There you have it. Any signs of similar panic coming from the right? Not that I've noticed (except from up on the chair at the first sign of a mouse Bill Kristol of course....)

Posted by Steve at October 25, 2004 02:00 PM | TrackBack
Comments

CNN's Paul Begala: "He and his allies are likely to embark on a campaign of political retribution the likes of which we haven't seen since Richard Nixon."

Yum. Nixon.

Retribution is tasty...

;-)

Pep

Posted by: pep at October 25, 2004 04:59 PM

Kevin Drum, one word. "Really nice guy but way out of his league." Or maybe "I'm going to blog the shyte out of something (1) fabricated, (2) unimportant, and (3) guaranteed to soothe tinfoil-wearing idiots." Or is that more than one word?

Funny, I keep reading about all these non-scandals of the moment there...

Oh, and the word was going to be "shill." But maybe "shrill" would be getter.

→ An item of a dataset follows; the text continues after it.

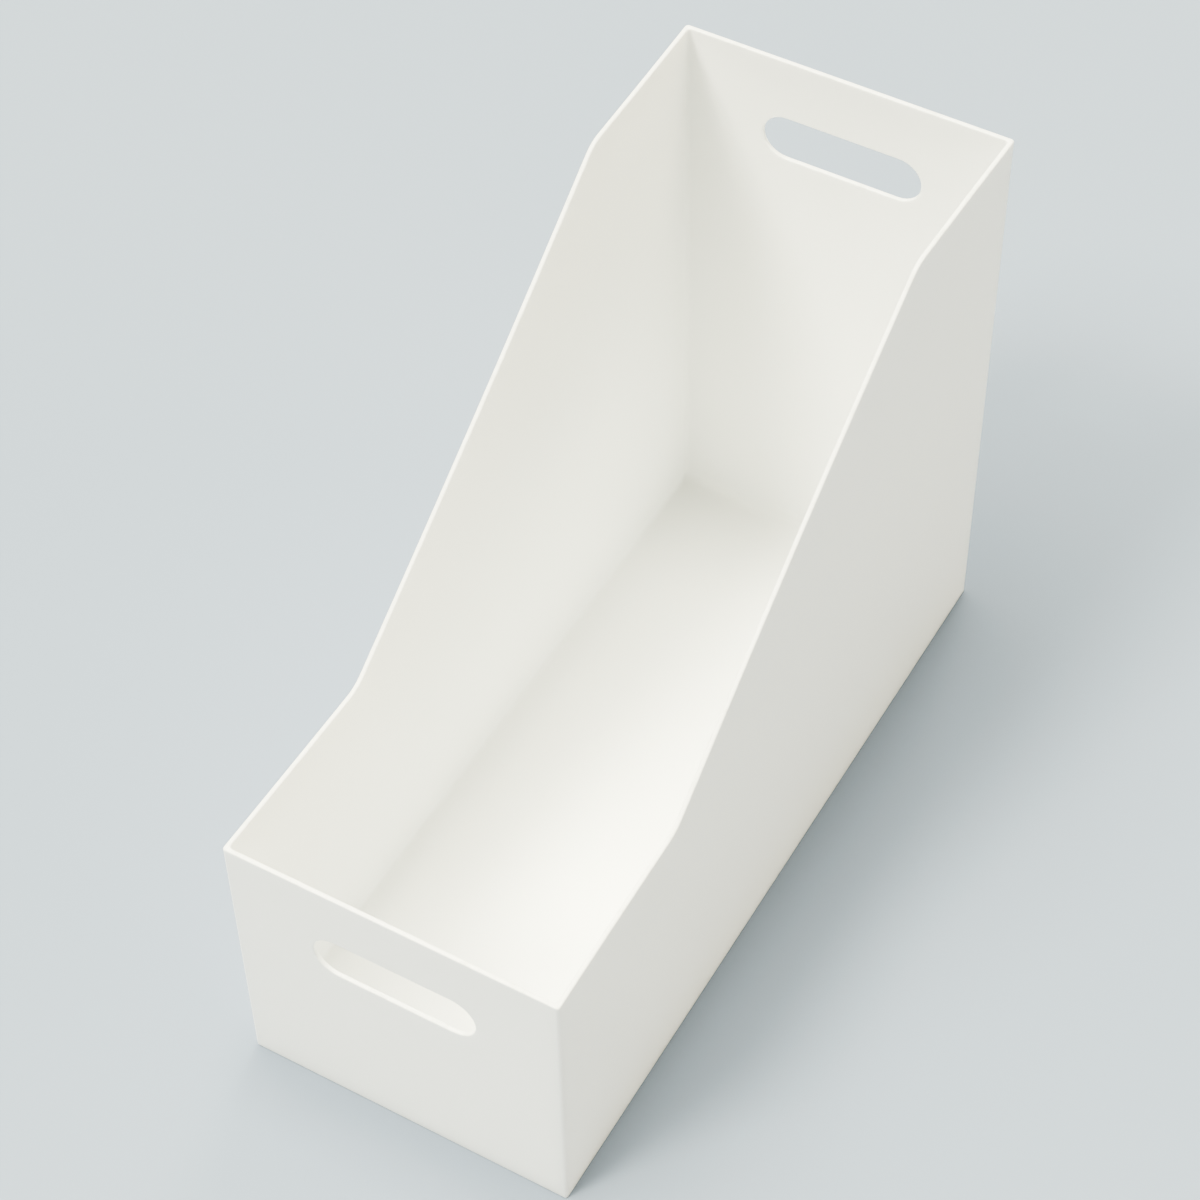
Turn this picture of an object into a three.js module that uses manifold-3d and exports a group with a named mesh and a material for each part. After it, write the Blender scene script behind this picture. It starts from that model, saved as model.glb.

Posted by: ken at October 25, 2004 06:43 PM

I work with some people who are really well connected at pretty high levels on either side. I've only been working at this place for a few weeks now, and thus far I've only revealed my political perspective to the one woman I know is a Republican. One of my bosses, who is a Democrat, confessed to a small group of us on Friday, very very somberly, "I don't think I've ever seen people so scared about the possibility of another four years. Not in 1996, not in 1984... people are just scared to death, 'what's he going to do if he's reelected?'" Of course, this was my boss, so I couldn't say what I was thinking, which was, "If another four years of Bush is honestly the thing that scares you most right now, then you people seriously need to get your heads examined."

Posted by: Nicole Griffin at October 25, 2004 11:23 PM

Two thoughts:

(1) Professional Bedwetters Brigade.

(2)They disdain and malign a president and they're surprised that he ignores them. Jaw droppingly stupid. And arrogant.